Testing the Installation #
Test IPA functionality using the command line or in the web GUI:
# List IPA users
ipa user-find
# List IPA groups
ipa group-find
# Show IPA configuration
ipa config-show
# Check server status
ipa server-show your-ipa-server.example.com
Setting Up IPA Replica Server #
For high availability and load distribution, configure a second IPA server as a replica. This ensures that if the primary server fails, authentication services remain available.
Replica Server Preparation #
On the second server (ipa02.example.com), perform the initial setup:
# Enable the required repositories
subscription-manager repos --enable=rhel-9-for-x86_64-baseos-rpms
subscription-manager repos --enable=rhel-9-for-x86_64-appstream-rpms
# Install IPA server package
dnf install ipa-server
# Configure firewall (same as primary server)

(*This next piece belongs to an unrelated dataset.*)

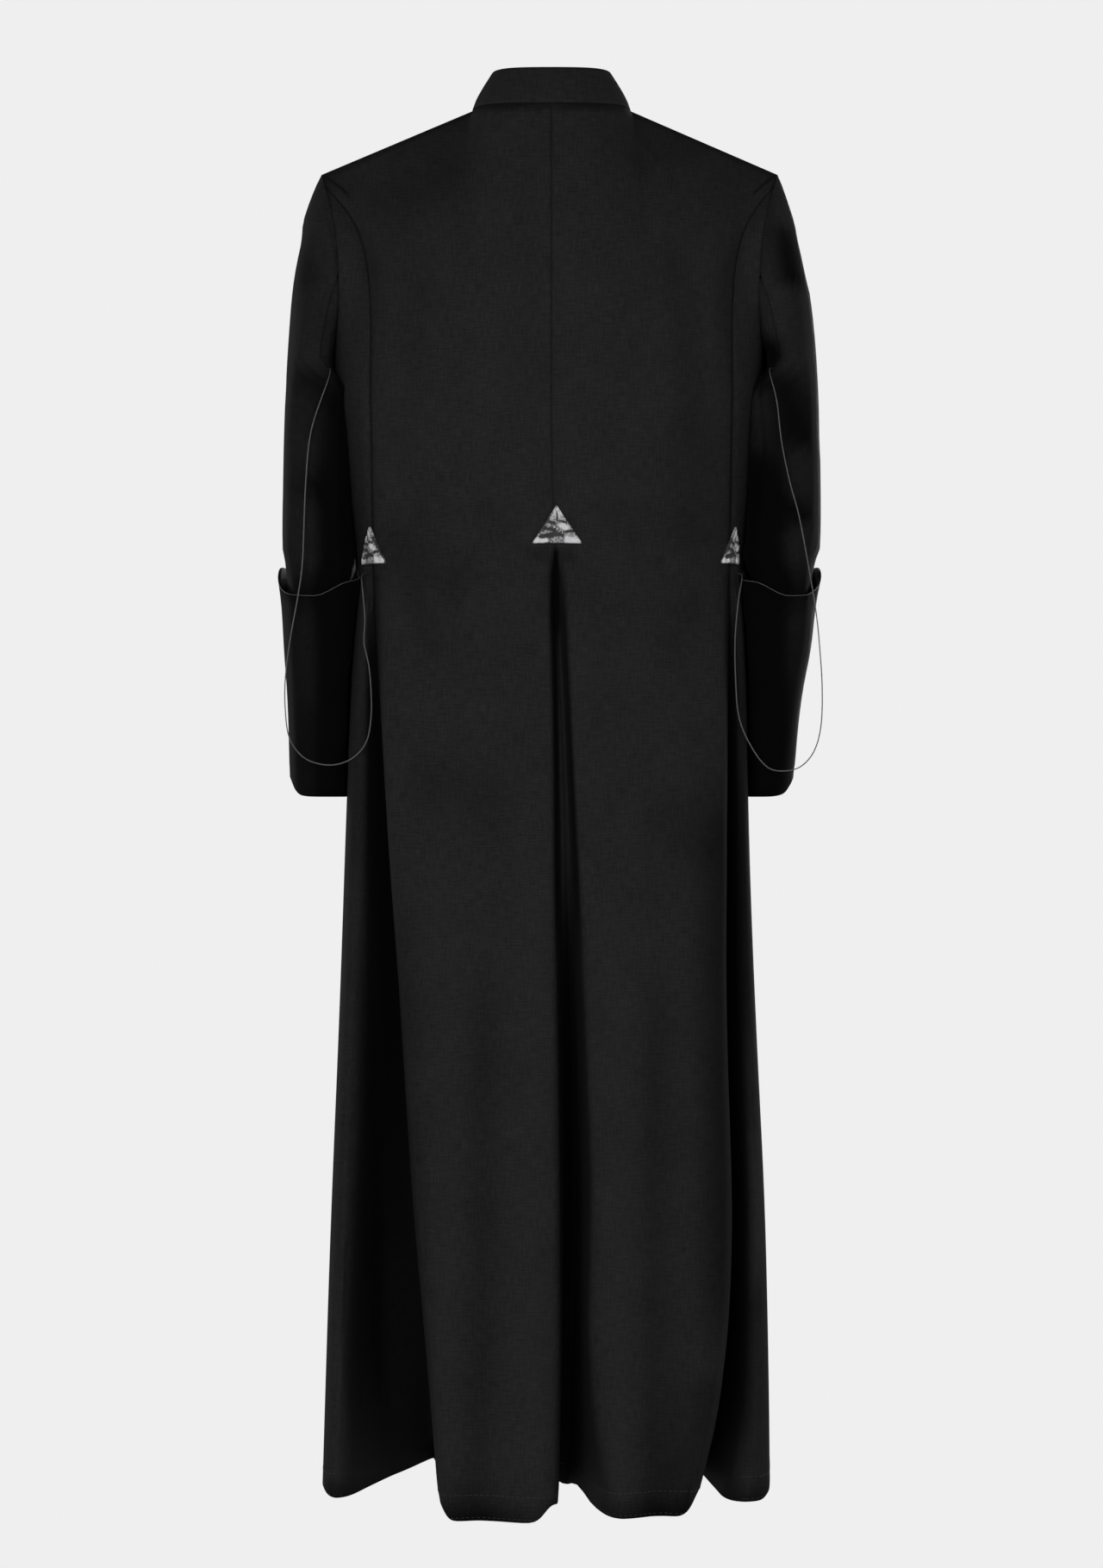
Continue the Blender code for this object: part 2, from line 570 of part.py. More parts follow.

firewall-cmd --add-port={80/tcp,443/tcp,389/tcp,636/tcp,88/tcp,88/udp,464/tcp,464/udp,53/tcp,53/udp,123/udp}
firewall-cmd --runtime-to-permanent
firewall-cmd --reload
Installing IPA Replica #
On the replica server, install IPA as a replica of the primary server:
# Install IPA replica (run on ipa02.example.com)
ipa-replica-install
Verify Replica Installation #
After installation, verify the replica is working correctly:
# Initialize Kerberos ticket for admin user
kinit admin
# Check IPA services status on replica
systemctl status ipa
# Verify replication status
ipa-replica-conncheck --master=ipa01.example.com
# Check topology
ipa topologysegment-find domain
# List all IPA servers
ipa server-find
Client Configuration #
To configure Linux clients to use the IPA domain:
# On client systems
dnf install ipa-client
# Join client to IPA domain
ipa-client-install --mkhomedir
Conclusion #
You now have a high-availability Red Hat Identity Management deployment with two servers providing centralized authentication and authorization services. The primary server (ipa01) handles initial setup and administration, while the replica server (ipa02) provides redundancy and load distribution.